Persetujuan prinsip ini merupakan persetujuan atas usulan Menteri ESDM tanggal 26 Mei 2017 tentang Usulan Rencana Kerja dan Anggaran serta Remunerasi BPMA.

Padahal dalam surat Menkeu disebutkan bahwa Menkeu menyetujui pemberian renumerasi bagi pimpinan dan pekerja BPMA dengan komponen dan besaran setinggi-tingginya sebagaimana lampiran surat tersebut dengan besaran remunerasi bersifat netto.

BPMA juga tak diperkenankan menambah komponen maupun besaran renumerasi dan honorarium sebagaimana tercantum dalam lampiran surat itu.

Melalui surat yang sama, Menkeu juga meminta agar dibuat standarisasi Key Performance Indicator yang transparan dan akuntabel.

Selanjutnya dijelaskan bahwa persetujuan prinsip tersebut agar ditindaklanjuti dengan penetapan dalam suatu peraturan perundang-undangan oleh pejabat yang berwenang dan terhitung mulai berlaku sejak pimpinan, pekerja, dan komisi pengawas BPMA dilantik/diangkat dan melaksanakan tugas.

Terakhir Menkeu menekankan agar seluruh proses dilakukan secara profesional, bersih dari korupsi, dan tidak ada konflik kepentingan, dengan tetap menerapkan prinsip kehati-hatian dan berpodoman pada ketentuan peraturan perundang-undangan yang berlaku.

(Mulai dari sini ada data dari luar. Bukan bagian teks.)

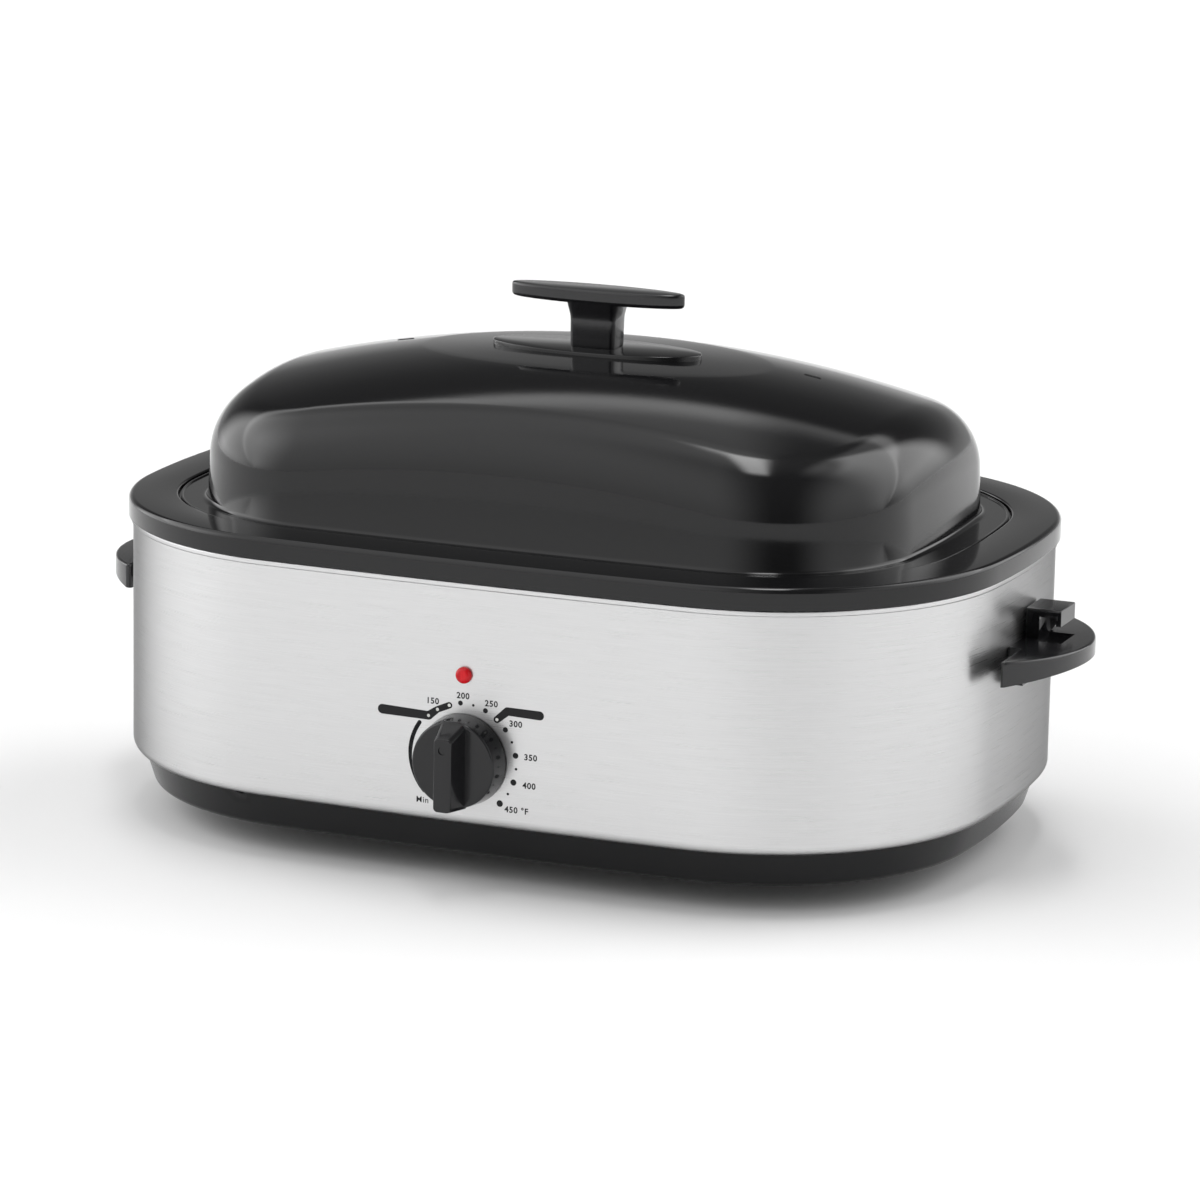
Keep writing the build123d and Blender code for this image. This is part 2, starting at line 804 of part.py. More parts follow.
grip_plan = grip_outline()
grip_hollow_plan = grip_outline(handle_wall)
with BuildPart() as handle_form:
    with BuildSketch(ground.offset(handle_low)):
        add(grip_plan)
        fillet(vertices(), handle_corner)
    extrude(amount=handle_skirt)
    fillet(edges_at(handle_form, handle_level), handle_round)
    with BuildSketch(ground.offset(handle_low)):
        add(grip_hollow_plan)
    extrude(amount=handle_skirt - handle_wall, mode=Mode.SUBTRACT)
    with BuildSketch(ground.offset(handle_low)):
        with Locations((slot_x, slot_shift)):
            Rectangle(slot_length + 2 * handle_wall, slot_width + 2 * handle_wall)
    extrude(amount=handle_skirt - handle_round)
    with BuildSketch(ground.offset(handle_low)):
        with Locations((slot_x, slot_shift)):
            Rectangle(slot_length, slot_width)
    extrude(amount=handle_skirt, mode=Mode.SUBTRACT)
    with BuildSketch(Plane.XZ.offset(-body_y)):
        with BuildLine():
            Polyline(
                (handle_inner_x - cut_margin, handle_low),
                (handle_tip_x + cut_margin, handle_level - handle_tip_skirt),
                (handle_tip_x + cut_margin, handle_low - cut_margin),
                (handle_inner_x - cut_margin, handle_low - cut_margin),
                close=True,
            )
        make_face()
    extrude(amount=handle_half_width + cut_margin, both=True, mode=Mode.SUBTRACT)
    with BuildSketch(ground.offset(mount_low)):
        with Locations((slot_near_x, 0)):
            Rectangle(mount_depth, 2 * mount_half_width, align=(Align.MAX, Align.CENTER))
    extrude(amount=mount_height)
    oval_prism(
        body_plan, -seat_gap, mount_low - cut_margin, handle_level + cut_margin, mode=Mode.SUBTRACT
    )
    for y in (-handle_screw_y, handle_screw_y):
        disc(end_plane(y, screw_level), screw_radius + slip_gap, handle_screw_reach, Mode.SUBTRACT)

half_turn = Rot(0, 0, 180)
with BuildPart() as left_handle:
    add(Pos(0, body_y, 0) * half_turn * Pos(0, -body_y, 0) * handle_form.part)
deliver(left_handle, "left_handle")

rest_x = body_half_length + seat_gap * 2
rest_middle = (rest_front + rest_back) / 2
tenon_x = rest_x + rest_post / 2
with BuildPart() as right_handle:
    add(handle_form.part)
    with BuildSketch(ground.offset(handle_level - tenon_height - seat_gap)):
        with Locations((tenon_x, rest_middle)):
            Rectangle(tenon_depth + 2 * tenon_gap, tenon_width + 2 * tenon_gap)
    extrude(amount=tenon_height + seat_gap, mode=Mode.SUBTRACT)
deliver(right_handle, "right_handle")

with BuildPart() as handle_screws:
    head_out = -(band_wall + screw_head_gap)
    shank_length = handle_screw_reach - seat_gap - head_out
    for turned_plane in (end_plane, far_plane):
        for y in (-handle_screw_y, handle_screw_y):
            disc(turned_plane(y, screw_level, head_out), screw_head_radius, -screw_head_height)
            disc(turned_plane(y, screw_level, head_out), screw_radius, shank_length)
deliver(handle_screws, "handle_screws")

# ---- lid rest: a hooked post that stands in a pocket of the right handle ------------------
rest_low = handle_level + seat_gap
rest_top = handle_level + rest_rise
cap_low = rest_top - rest_cap
with BuildPart() as lid_rest:
    with BuildSketch(Plane.XZ.offset(-body_y - rest_front)):
        with BuildLine():
            Polyline(
                (rest_x, rest_low),
                (rest_x, rest_top),
                (rest_x + rest_reach, rest_top),
                (rest_x + rest_reach, cap_low - rest_lip_drop),
                (rest_x + rest_reach - rest_lip, cap_low - rest_lip_drop),
                (rest_x + rest_reach - rest_lip, cap_low),
                (rest_x + rest_post, cap_low),
                (rest_x + rest_post, rest_low),
                close=True,
            )
        make_face()
    extrude(amount=-(rest_back - rest_front))
    fillet(edges_at(lid_rest, rest_top), rest_round)
    web_plane = Plane.XZ.offset(-body_y - rest_back + rest_web)
    with BuildSketch(web_plane):
        with BuildLine():
            Polyline(
                (rest_x + rest_post, rest_low),
                (rest_x + rest_post, cap_low),
                (rest_x + rest_reach - rest_lip, cap_low),
                close=True,
            )
        make_face()
    extrude(amount=-rest_web)
    with BuildSketch(ground.offset(handle_level - tenon_height)):
        with Locations((tenon_x, rest_middle)):
            Rectangle(tenon_depth, tenon_width)
    extrude(amount=tenon_height + seat_gap)
deliver(lid_rest, "lid_rest")

# ---- control knob, its spring clip and the shaft that turns with it -----------------------
knob_back = front_plane(0, knob_level, knob_gap)
knob_taper = math.degrees(math.atan((knob_radius - knob_face_radius) / knob_disc))
bar_root = knob_gap + knob_disc - grip_bar_sink
bar_middle = (grip_bar_high - grip_bar_low) / 2
bar_front_high = grip_bar_high - grip_bar_slope
bar_front_low = grip_bar_low - grip_bar_foot
bar_front_middle = (bar_front_high - bar_front_low) / 2
hub_out = neck_reach + hub_setback
hub_length = knob_gap + knob_hollow_depth - hub_out
shaft_axis = front_plane(0, knob_level)
with BuildPart() as control_knob:
    with BuildSketch(knob_back):
        Circle(knob_radius)
    extrude(amount=knob_disc, taper=knob_taper)
    fillet(control_knob.faces().sort_by(Axis.Y)[0].edges(), knob_face_round)
    with BuildSketch(front_plane(0, knob_level, bar_root)):
        with Locations((0, bar_middle)):
            RectangleRounded(grip_bar_width, grip_bar_high + grip_bar_low, grip_bar_corner)
    with BuildSketch(front_plane(0, knob_level, knob_gap + grip_bar_rise)):
        with Locations((0, bar_front_middle)):
            RectangleRounded(grip_bar_front_width, bar_front_high + bar_front_low, grip_bar_corner)
    loft()
    fillet(control_knob.faces().sort_by(Axis.Y)[0].edges(), grip_bar_round)
    disc(
        front_plane(0, knob_level + dimple_height, knob_gap + grip_bar_rise),
        dimple_radius,
        -dimple_depth,
        Mode.SUBTRACT,
    )
    disc(knob_back, knob_hollow_radius, knob_hollow_depth, Mode.SUBTRACT)
    disc(front_plane(0, knob_level, hub_out), hub_radius, hub_length)
    with BuildSketch(shaft_axis):
        Circle(shaft_radius + run_gap)
        with Locations((0, 2 * shaft_radius - shaft_flat + run_gap)):
            Rectangle(2 * shaft_radius, 2 * shaft_radius, mode=Mode.SUBTRACT)
    extrude(amount=shaft_reach + seat_gap, mode=Mode.SUBTRACT)
deliver(control_knob, "control_knob")

with BuildPart() as knob_clip:
    with BuildSketch(front_plane(0, knob_level, hub_out + hub_setback)):
        Circle(hub_radius + run_gap + clip_thickness)
        Circle(hub_radius + run_gap, mode=Mode.SUBTRACT)
        with Locations((0, -hub_radius)):
            Rectangle(clip_mouth, hub_radius, mode=Mode.SUBTRACT)
    extrude(amount=clip_width)
deliver(knob_clip, "knob_clip")

with BuildPart() as thermostat_shaft:
    with BuildSketch(front_plane(0, knob_level, -shaft_tail)):
        Circle(shaft_radius)
    extrude(amount=shaft_tail)
    with BuildSketch(shaft_axis):
        Circle(shaft_radius)
    extrude(amount=hub_out)
    with BuildSketch(front_plane(0, knob_level, hub_out)):
        Circle(shaft_radius)
        with Locations((0, 2 * shaft_radius - shaft_flat)):
            Rectangle(2 * shaft_radius, 2 * shaft_radius, mode=Mode.SUBTRACT)
    extrude(amount=shaft_reach - hub_out)
deliver(thermostat_shaft, "thermostat_shaft")

# ---- control bracket: folded sheet that carries thermostat and lamp behind the wall -------
bracket_back = bracket_depth + bracket_sheet
bracket_cut = 2 * bracket_back
with BuildPart() as control_bracket:
    with BuildSketch(Plane.YZ):
        with BuildLine():
            bend_line = FilletPolyline(
                (front_y + bracket_depth, bracket_top),
                (front_y + bracket_depth, bracket_step_level),
                (front_y + bracket_riser_depth, bracket_step_level),
                (front_y + bracket_riser_depth, ring_level + seat_gap),
                (front_y + bracket_riser_depth + bracket_foot, ring_level + seat_gap),
                radius=bracket_bend,
            )
            offset(bend_line, amount=bracket_sheet, side=Side.LEFT)
        make_face()
    extrude(amount=bracket_width / 2, both=True)
    disc(shaft_axis, neck_radius + slip_gap, -bracket_cut, Mode.SUBTRACT)
    disc(front_plane(0, lamp_level), lens_stem_radius + slip_gap, -bracket_cut, Mode.SUBTRACT)
    upright_discs(
        bracket_spots(ring_level), screw_radius + slip_gap, bracket_cut, mode=Mode.SUBTRACT
    )
deliver(control_bracket, "control_bracket")

with BuildPart() as bracket_screws:
    upright_discs(bracket_spots(base_low - screw_head_height), screw_head_radius, screw_head_height)
    fillet(edges_at(bracket_screws, base_low - screw_head_height), screw_head_round)
    upright_discs(bracket_spots(base_low), screw_radius, bracket_screw_reach)
deliver(bracket_screws, "bracket_screws")

# ---- thermostat with its threaded neck, and the nut on it ---------------------------------
thermostat_front = -(bracket_back + seat_gap)
with BuildPart() as thermostat:
    with BuildSketch(front_plane(0, knob_level, thermostat_front)):
        RectangleRounded(thermostat_width, thermostat_height, thermostat_round)
    extrude(amount=-thermostat_depth)
    with BuildSketch(front_plane(0, knob_level, thermostat_front - thermostat_depth)):
        with Locations((-blade_spacing / 2, 0), (blade_spacing / 2, 0)):
            Rectangle(blade_thickness, blade_width)
    extrude(amount=-blade_length)
    disc(front_plane(0, knob_level, thermostat_front), neck_radius, neck_reach - thermostat_front)
    disc(shaft_axis, shaft_radius + run_gap, neck_reach, Mode.SUBTRACT)
    disc(shaft_axis, shaft_radius + run_gap, -(shaft_tail + seat_gap), Mode.SUBTRACT)
deliver(thermostat, "thermostat")

with BuildPart() as thermostat_nut:
    with BuildSketch(front_plane(0, knob_level, run_gap)):
        RegularPolygon(nut_flats / 2, 6, major_radius=False)
        Circle(neck_radius + slip_gap, mode=Mode.SUBTRACT)
    extrude(amount=nut_height)
deliver(thermostat_nut, "thermostat_nut")

# ---- pilot lamp behind the bracket and its lens through the wall --------------------------
with BuildPart() as pilot_lens:
    disc(front_plane(0, lamp_level, seat_gap), lens_radius, lens_rise)
    fillet(pilot_lens.faces().sort_by(Axis.Y)[0].edges(), lens_round)
    disc(front_plane(0, lamp_level, seat_gap), lens_stem_radius, -(lens_stem + seat_gap))
deliver(pilot_lens, "pilot_lens")

with BuildPart() as pilot_lamp:
    disc(front_plane(0, lamp_level, thermostat_front), lamp_radius, -lamp_length)
    disc(
        front_plane(0, lamp_level),
        lens_stem_radius + slip_gap,
        -(lens_stem + seat_gap),
        Mode.SUBTRACT,
    )
deliver(pilot_lamp, "pilot_lamp")

# ---- thermal fuse on the liner, terminal block on the base pan ----------------------------
fuse_y = front_y + liner_inset - fuse_radius - seat_gap
with BuildPart() as thermal_fuse:
    with Locations((fuse_x, fuse_y, fuse_level)):
        Cylinder(fuse_radius, fuse_length, rotation=(0, 90, 0))
        Cylinder(fuse_lead_radius, fuse_length + 2 * fuse_lead_length, rotation=(0, 90, 0))
deliver(thermal_fuse, "thermal_fuse")

block_low = ring_level + seat_gap
block_y = rear_y - block_inset - block_depth / 2
with BuildPart() as terminal_block:
    with BuildSketch(Plane((block_x, block_y, block_low))):
        Rectangle(block_width, block_depth)
    extrude(amount=block_height)
    with BuildSketch(Plane((block_x, block_y, block_low + block_height))):
        with GridLocations(block_width / block_cells, 0, block_cells, 1):
            Circle(block_cell_radius)
    extrude(amount=-block_cell_depth, mode=Mode.SUBTRACT)
deliver(terminal_block, "terminal_block")

# ---- inlet for the cord: a bushing through the rear wall and its nut ----------------------
with BuildPart() as cord_gland:
    disc(rear_plane(0, inlet_level, seat_gap), gland_radius, gland_flange)
    snout_length = inlet_reach - seat_gap - gland_flange
    disc(rear_plane(0, inlet_level, seat_gap + gland_flange), gland_snout_radius, snout_length)
    fillet(cord_gland.faces().sort_by(Axis.Y)[-1].edges(), gland_round)
    disc(rear_plane(0, inlet_level, seat_gap), gland_stem_radius, -(gland_stem + seat_gap))
    disc(rear_plane(0, inlet_level, inlet_reach), cord_bore_radius, -2 * inlet_reach, Mode.SUBTRACT)
deliver(cord_gland, "cord_gland")

with BuildPart() as gland_nut:
    with BuildSketch(rear_plane(0, inlet_level, -(band_wall + seat_gap))):
        Circle(gland_nut_radius)
        Circle(gland_stem_radius + slip_gap, mode=Mode.SUBTRACT)
    extrude(amount=-gland_nut_height)
deliver(gland_nut, "gland_nut")
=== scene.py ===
"""Looks of an electric roaster oven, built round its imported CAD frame.

The frame is the CAD's: +X to the right along the front, +Y from the knob to the cord
inlet, +Z up, and z = 0 on the worktop. The sub-assemblies hold their sizes in
millimetres; plans, meshes, finishes and the studio are in metres.
"""

from __future__ import annotations

import logging
import math
from dataclasses import dataclass
from enum import Enum
from typing import Iterable, Sequence

import bmesh
import bpy
from mathutils import Matrix, Quaternion, Vector

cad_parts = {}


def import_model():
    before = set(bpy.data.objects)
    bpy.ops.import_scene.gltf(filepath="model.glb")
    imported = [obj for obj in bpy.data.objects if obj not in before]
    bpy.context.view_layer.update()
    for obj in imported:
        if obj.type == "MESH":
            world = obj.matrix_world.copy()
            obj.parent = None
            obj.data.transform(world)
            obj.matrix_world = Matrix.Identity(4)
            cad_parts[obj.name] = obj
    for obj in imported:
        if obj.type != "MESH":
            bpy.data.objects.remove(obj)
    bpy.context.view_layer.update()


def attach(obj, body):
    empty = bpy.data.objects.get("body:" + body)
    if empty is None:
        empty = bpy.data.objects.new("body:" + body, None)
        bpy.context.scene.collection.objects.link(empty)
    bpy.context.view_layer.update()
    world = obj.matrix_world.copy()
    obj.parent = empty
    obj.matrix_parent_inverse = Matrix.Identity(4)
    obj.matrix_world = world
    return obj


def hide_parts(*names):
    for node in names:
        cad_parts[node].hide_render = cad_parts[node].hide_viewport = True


LOG = logging.getLogger("roaster")
MM = 0.001

Colour = tuple[float, float, float, float]
Edges = tuple[float, float, float, float]
Pair = tuple[float, float]
Section = list[Pair]


class Body(Enum):
    """The rigid bodies of the frame that pieces ride on."""

    BASE = "base"
    KNOB = "knob"
    PAN = "pan"
    RACK = "rack"
    LID = "lid"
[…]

Nah, berdasarkan fakta ditemukan bahwa tukin untuk pegawai BPMA telah direalisasikan sebanyak dua kali, yaitu tukin tahun 2019, dimana ada yang memperoleh sebesar 3 kali upah dasar dan tunjangan profesional, serta lainnya hanya mendapatkan 1 x upah dasar dan tunjangan profesional. Yang kedua yaitu pada Mei 2020 sebesar 1 x upah dasar dan tunjangan profesional kepada semua pegawai.

Padahal, seharusnya tukin hanya diberikan setiap tahun sekali, itupun terlebih dahulu harus dilakukan penilaian atas capaian kinerja.

“Atas dasar fakta tersebut maka penyidikan perkara oleh Kejaksaan Tinggi Aceh menjadi satu keharusan untuk dapat dibuktikan secara hukum karena ada uang negara yang digunakan secara serampangan dan tidak taat azas hukum,” beber Askhalani.